Brian, if you are going to give supplemental heat and light, then your tree probably won't go dormant, and you'll want to keep watering, or she will become desiccated and wrinkled. When a heating pad is being used, all cautions about overwatering are thrown out. I would just water when the soil looks dry. If you are not going to use an additional source of bottom heat and supplemental light, then you can withhold water and let your tree go dormant -- whatever works best for you.
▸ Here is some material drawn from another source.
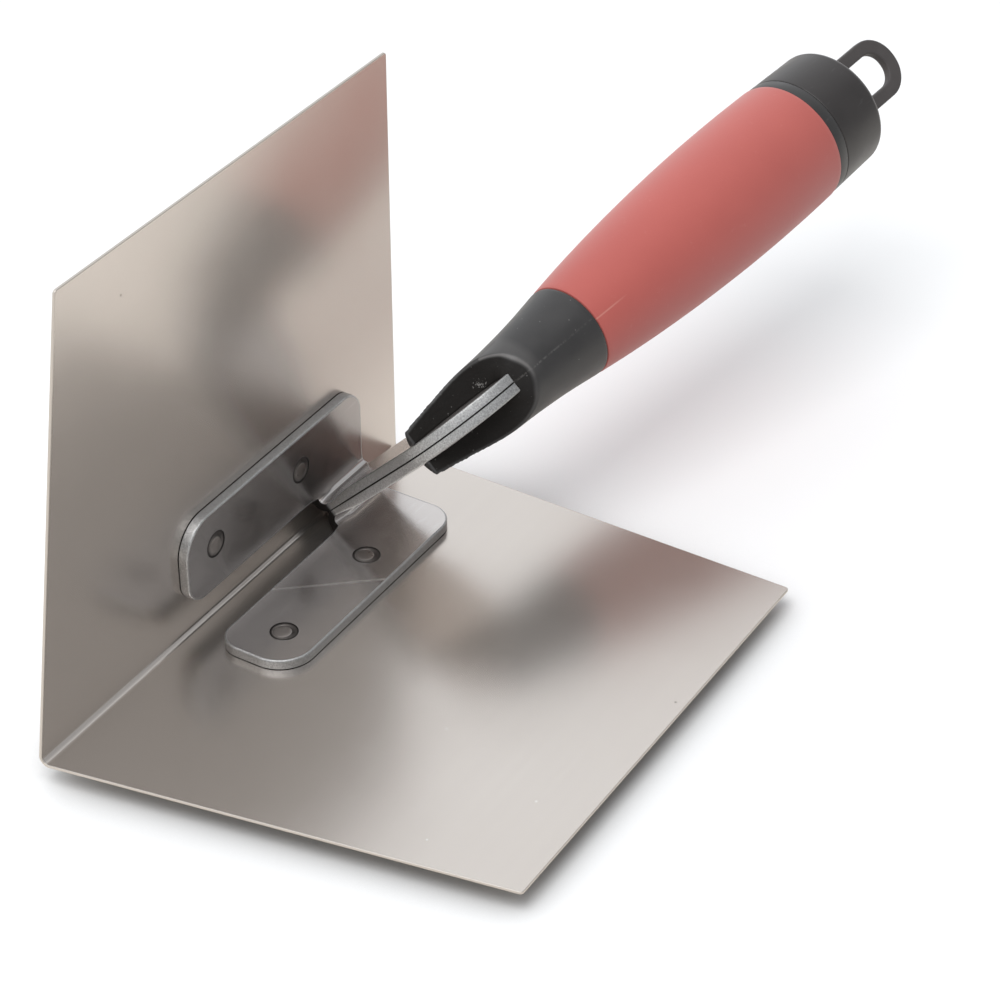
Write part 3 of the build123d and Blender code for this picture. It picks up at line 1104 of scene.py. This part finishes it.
FLOOR, FLOOR_HALF = -4.5, 3000.0
floor_corners = [(-1, -1), (1, -1), (1, 1), (-1, 1)]
ground = piece(
    "floor",
    [(x * FLOOR_HALF, y * FLOOR_HALF, FLOOR) for x, y in floor_corners],
    [(0, 1, 2, 3)],
)
ground.data.materials.append(floor_paper())

# A pale sky that darkens towards the +X side
SKY_RAMP = {"From Min": -0.45, "From Max": 0.55, "To Min": 1.24, "To Max": 0.5}
world = bpy.data.worlds.new("studio")
bpy.context.scene.world = world
world.use_nodes = True
tree = world.node_tree
sky = tree.nodes["Background"]
facing = tree.nodes.new("ShaderNodeTexCoord")
split = tree.nodes.new("ShaderNodeSeparateXYZ")
tree.links.new(facing.outputs["Generated"], split.inputs[0])
shade = tree.nodes.new("ShaderNodeMapRange")
for key, value in SKY_RAMP.items():
    shade.inputs[key].default_value = value
tree.links.new(split.outputs["X"], shade.inputs["Value"])
tree.links.new(shade.outputs["Result"], sky.inputs["Strength"])
sky.inputs["Color"].default_value = (0.965, 0.985, 1.01, 1)

middle = (cad_box[0] + cad_box[1]) / 2


def softbox(name, offset, size, power):
    light = bpy.data.lights.new(name, "AREA")
    light.shape = "RECTANGLE"
    light.size, light.size_y = size
    light.energy = power
    lamp = bpy.data.objects.new(name, light)
    bpy.context.scene.collection.objects.link(lamp)
    lamp.location = middle + Vector(offset)
    lamp.rotation_euler = Vector(offset).to_track_quat("Z", "Y").to_euler()


softbox("overhead", (0.03, -0.42, 0.9), (0.6, 0.6), 5.2)

LENS, DISTANCE = 106.93, 0.6218
AIM_OFFSET = Vector((-0.00496, 0.0360, -0.03029))
camera_data = bpy.data.cameras.new("camera")
camera_data.lens = LENS
camera_data.sensor_width = 36
camera_data.clip_start = 0.01
camera = bpy.data.objects.new("camera", camera_data)
bpy.context.scene.collection.objects.link(camera)
gaze = Vector((-0.42325, 0.68871, -0.58867)).normalized()
side = gaze.cross(Vector((0, 0, 1))).normalized()
lens_up = side.cross(gaze)
aim = sum(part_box("corner_blade"), Vector()) / 2 + AIM_OFFSET
camera.matrix_world = (
    Matrix.Translation(aim - gaze * DISTANCE)
    @ Matrix((side, lens_up, -gaze)).transposed().to_4x4()
)
bpy.context.scene.camera = camera
bpy.context.scene.view_settings.view_transform = "Standard"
Thanks Clare. On second thought I think I will take it out of the pot in a couple weeks if temps get to the low 40s, wash all the dirt away and allow to dry. I will then put her in my bedroom where I have a good spot in the corner for the winter. Low light, no water or fertilizer and let her go dormant till Spring. Bedroom? Yes, well that's about the only room that has a good spot! Sound Ok?
Thanks again, Brian
Hi Brian, I leave mine out all year so I am actually the least knowledgable in the area of indoor care. If your bedroom has heat and light, which I assume it does, then I would probably leave it in its container and keep the leaves on but keep it on the dry side. If it is going somewhere cool with little supplemental light, like a garage, then it should do fine with no leaves, no soil, and bareroot. Your best bet is to check with the others on what they do in the winter and check out all the links and information on overwintering in the Sticky Thread because I wouldn't want to steer you wrong. I do know that plumies are fine outside when it gets down to the low 40's as long as they are in well-draining soil and not overwatered. My plumies do fine in the high 30's even. You would just want to make sure that they are not subjected to temps below about 35, and you would want to throw a sheet or some protection over them in case of a frost warning. You could put them against your house for added protection and warmth. If we do happen to have a warm winter, your plumies will bloom much sooner if you do not bareroot them.